US Senator Carl Levin has accused the CIA of "discrepancies" between director Tenet's public statements on Iraqi WMD and classified information provided to UN officials.
"Why did the CIA say that they had provided detailed information to the UN inspectors on all of the high and medium suspect sites with the UN, when they had not? Did the CIA act in this way in order not to undermine (the US president George W. Bush) administration policy? Was there another explanation for this?

"Seeking those answers is important, and is one of the many reasons why there needs to be a bipartisan inquiry into the objectivity and credibility of US intelligence before the war and the use of such intelligence."
Carl, good luck with your muckracking - or "historical revisionism", as Bush and Rice like to call it. And don't get on any private planes any time soon - especially not with Henry Waxman.

Meanwhile, in jolly old England, Robin Cook has accused UK ministers of "not presenting the whole picture" prior to the war against Iraq. Cook was speaking at the opening session of a House of Commons inquiry.
Mr Cook, an ex-foreign secretary, told the MPs he had "no doubt about the good faith of the prime minister", but said the "burning sincerity and conviction of those involved in exercise" was a "problem".

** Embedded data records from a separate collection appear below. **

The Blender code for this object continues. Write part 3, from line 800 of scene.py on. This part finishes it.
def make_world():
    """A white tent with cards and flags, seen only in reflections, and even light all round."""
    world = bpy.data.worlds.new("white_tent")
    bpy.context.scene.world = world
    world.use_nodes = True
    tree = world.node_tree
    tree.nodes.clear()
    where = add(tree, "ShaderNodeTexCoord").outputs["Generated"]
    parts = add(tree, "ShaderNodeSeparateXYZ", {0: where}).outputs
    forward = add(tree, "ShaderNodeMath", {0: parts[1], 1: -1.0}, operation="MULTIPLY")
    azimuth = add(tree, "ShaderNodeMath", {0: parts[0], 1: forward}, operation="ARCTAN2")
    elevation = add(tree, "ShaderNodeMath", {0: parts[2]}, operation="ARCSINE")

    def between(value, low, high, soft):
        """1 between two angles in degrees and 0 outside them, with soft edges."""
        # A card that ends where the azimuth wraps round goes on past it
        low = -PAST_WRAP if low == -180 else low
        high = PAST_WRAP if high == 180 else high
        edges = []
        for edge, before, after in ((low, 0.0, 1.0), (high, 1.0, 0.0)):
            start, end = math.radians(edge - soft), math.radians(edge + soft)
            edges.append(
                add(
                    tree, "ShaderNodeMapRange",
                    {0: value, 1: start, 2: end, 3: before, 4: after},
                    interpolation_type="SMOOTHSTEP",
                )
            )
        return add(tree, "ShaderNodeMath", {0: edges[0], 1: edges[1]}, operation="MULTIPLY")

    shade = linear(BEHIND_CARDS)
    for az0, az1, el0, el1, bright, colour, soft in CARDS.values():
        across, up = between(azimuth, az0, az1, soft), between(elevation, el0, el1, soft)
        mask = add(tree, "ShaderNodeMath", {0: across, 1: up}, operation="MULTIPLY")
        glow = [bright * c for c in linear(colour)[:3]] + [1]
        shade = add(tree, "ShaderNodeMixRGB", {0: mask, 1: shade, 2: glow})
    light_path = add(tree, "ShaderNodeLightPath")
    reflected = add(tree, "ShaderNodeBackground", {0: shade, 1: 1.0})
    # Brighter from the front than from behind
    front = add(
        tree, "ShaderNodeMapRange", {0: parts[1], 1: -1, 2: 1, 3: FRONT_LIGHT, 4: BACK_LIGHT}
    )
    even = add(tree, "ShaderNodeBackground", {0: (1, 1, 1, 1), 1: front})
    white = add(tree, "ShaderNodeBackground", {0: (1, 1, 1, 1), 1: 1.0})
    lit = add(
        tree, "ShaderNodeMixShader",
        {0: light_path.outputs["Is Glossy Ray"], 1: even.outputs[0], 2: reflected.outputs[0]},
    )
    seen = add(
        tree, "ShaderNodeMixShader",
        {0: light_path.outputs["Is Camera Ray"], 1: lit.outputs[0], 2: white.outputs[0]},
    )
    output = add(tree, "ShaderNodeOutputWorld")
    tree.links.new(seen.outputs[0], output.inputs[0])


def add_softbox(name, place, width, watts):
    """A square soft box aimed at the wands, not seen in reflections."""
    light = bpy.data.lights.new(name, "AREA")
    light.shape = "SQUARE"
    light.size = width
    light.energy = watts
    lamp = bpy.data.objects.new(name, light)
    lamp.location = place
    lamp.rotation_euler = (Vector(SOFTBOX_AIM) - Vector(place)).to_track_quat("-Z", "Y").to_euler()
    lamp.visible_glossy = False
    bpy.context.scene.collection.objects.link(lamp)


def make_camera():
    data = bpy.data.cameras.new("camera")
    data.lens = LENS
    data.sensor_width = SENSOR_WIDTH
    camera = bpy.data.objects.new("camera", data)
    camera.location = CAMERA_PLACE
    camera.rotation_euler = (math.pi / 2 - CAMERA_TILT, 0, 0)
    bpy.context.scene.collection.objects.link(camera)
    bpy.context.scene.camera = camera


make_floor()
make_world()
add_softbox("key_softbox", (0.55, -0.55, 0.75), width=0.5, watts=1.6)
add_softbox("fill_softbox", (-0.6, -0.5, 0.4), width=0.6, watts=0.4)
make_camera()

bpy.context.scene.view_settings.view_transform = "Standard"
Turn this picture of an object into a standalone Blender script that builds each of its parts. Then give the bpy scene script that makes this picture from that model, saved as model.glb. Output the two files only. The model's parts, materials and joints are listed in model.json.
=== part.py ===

This conviction had led to intelligence material being carefully selected to back up their case for war - rather than being used as a basis for assessing whether or not Saddam posed a threat, he said.
Those true-believers, who think they know what's best for everyone, can really be hard-headed sometimes. The British are also having trouble getting an impartial inquiry together:
A separate inquiry by Parliament's intelligence and security committee, which meets in private, is also going to look at Iraq's WMD.
...

Mr Anderson
[the Foreign Affairs committee chair] has already suggested the intelligence committee's findings would have a "credibility problem" because of its closeness to Mr Blair.
Do they have "historical revisionism" in Britain? Cook, being British, might want to avoid riding trains until this whole affair is sorted out - especially with MP George Galloway.